The Sanskrit expressions tat tvam asi ('that art thou' or 'you are That') and neti neti ('not this, not that' or 'neither this, nor that') are used in the Advaita Vedanta tradition to remind one to negate the illusory misconceptions, false knowledge and ego (maya) which obfuscates the truth (satya) in the understanding of the unity of Atman and Brahman.[1]

References

  1. ^ "What is Neti-neti? - Definition from Yogapedia". Yogapedia.com. Retrieved 2021-12-18.

Most of this sentence is not supported anyway by this source. And maya is not ego; according to the linked page, Maya is "the powerful force that creates the cosmic illusion that the phenomenal world is real."[7] In this nondualist school, Maya is the source of ignorance which causes the finite, empirical ego to be mistaken for the infinite Self (Ātman).[8]Joshua Jonathan -Let's talk! 20:26, 18 December 2021 (UTC)

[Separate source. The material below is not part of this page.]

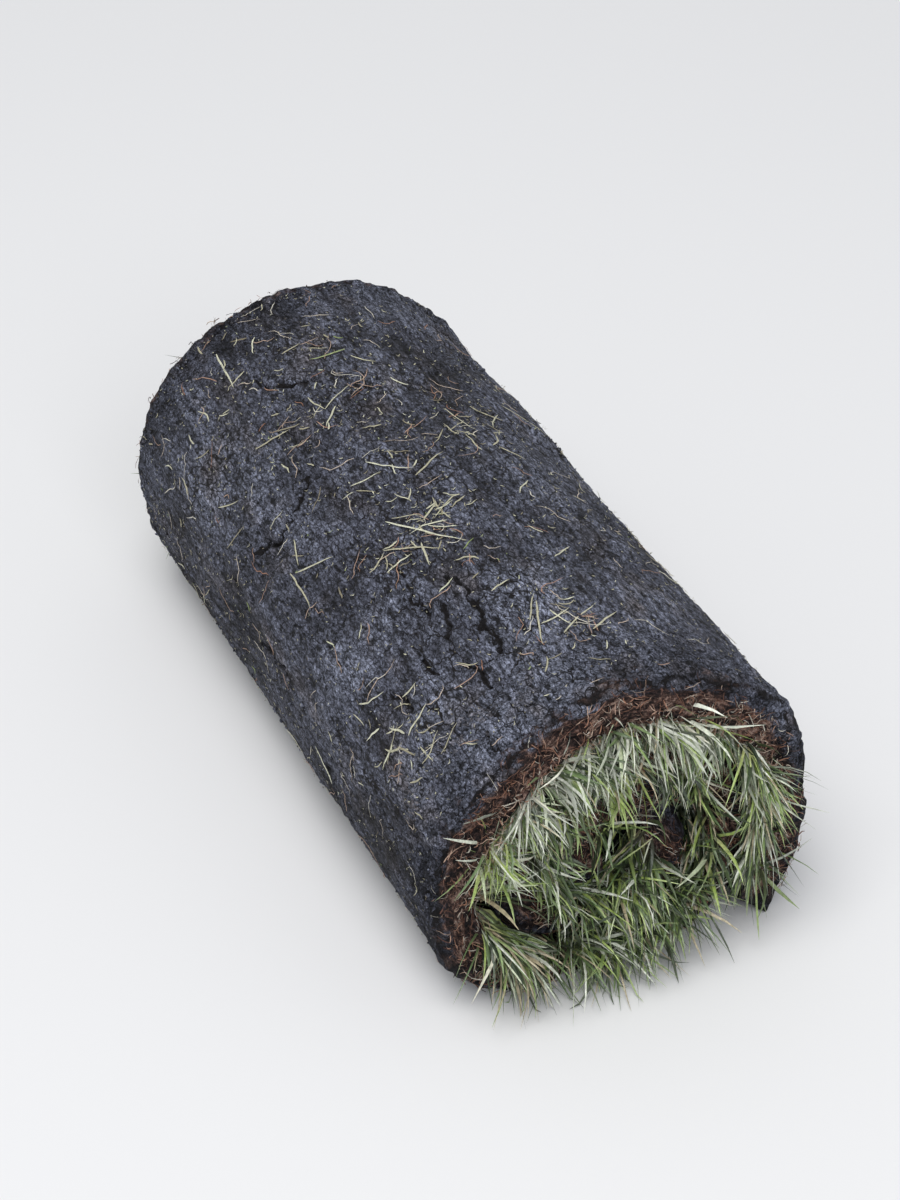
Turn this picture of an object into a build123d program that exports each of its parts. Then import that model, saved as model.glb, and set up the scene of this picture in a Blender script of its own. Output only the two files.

No issue there regarding the removal of the Sharma cite. I will find further sources. I understand the philosophy in singular manner, and it seems you understand it in a more critical manner, there is no problem in that. It was posited that way in the sense that vidya ultimately leads to liberation and a misunderstanding of said correct-knowledge instead leads to false-knowledge (avidya), which would mean no-liberation by proxy as only the correct understanding can lead, one to liberation, not necessarily becoming one with Brahman. Maya is inserted likewise, and it referred to as avidya in the Advaita tradition, because it is false knowledge. It is the root definition. The earlier sentence in the paragrah was nididhyasana a process to understand vidya not necessarily predisposing one knowledge of the self or Brahman, which ulitimatley only direct experience/Kripa (philosophy)/Guru etc can bring. I presume that is why that direct experience article is a footnote. Its hard to concisley explain the intangible. I will find further sources, bear in mind that these are definitions of sanskrit words that has multple meanings. JJNito197 (talk) 21:17, 18 December 2021 (UTC)
A couple of years ago I had email-contact with Alfred Scheepers, a Dutch Indologist who wrote a PhD-thesis on Shankara's u derstanding of avidhya. He was already in his fifties the (or older), and wrote me tbat, after all those years of study, he still wasn't sure if he had understood what Shankara meant...
Regarding the tradition: yes, there is a difference between 'classical Advaita' (Shankara), and 'greater Advaita', the living Advaita tradition influenced by, and incorporating, Yoga-thougbt. And u firtunately, very little is known about the development of this 'greater Advaita' tradition, except for'neo-Vedanta', which explicitly incorporates Yoga-elements, and may actually be closer to bedhabheda than to Advaita. It's an extremy complicated topic (that's also why I think it's impossible to elevate to GA-status: too complicated, too manydifferent points of view). Regards, Joshua Jonathan -Let's talk! 21:47, 18 December 2021 (UTC)
I must say it was hard for me to reconcile the fast-track method of neo-advaita with the traditional methodical advaita approach, although I'm sure its helpful to some people. I have replaced the sources with three new ones that define the three phrases as accurately as possible. Best JJNito197 (talk) 22:09, 18 December 2021 (UTC)
I've changed it around for more clarity to The Sanskrit expressions tat tvam asi ('that art thou' or 'you are That') and neti neti ('not this, not that' or 'neither this, nor that') are used in the Advaita Vedanta tradition to remind one to negate the illusory misconceptions, false knowledge, and ego (maya) which obfuscate the ultimate truth; the unity of Atman and Brahman with the removal of satya insert which seems inappropriate. JJNito197 (talk) 03:30, 19 December 2021 (UTC)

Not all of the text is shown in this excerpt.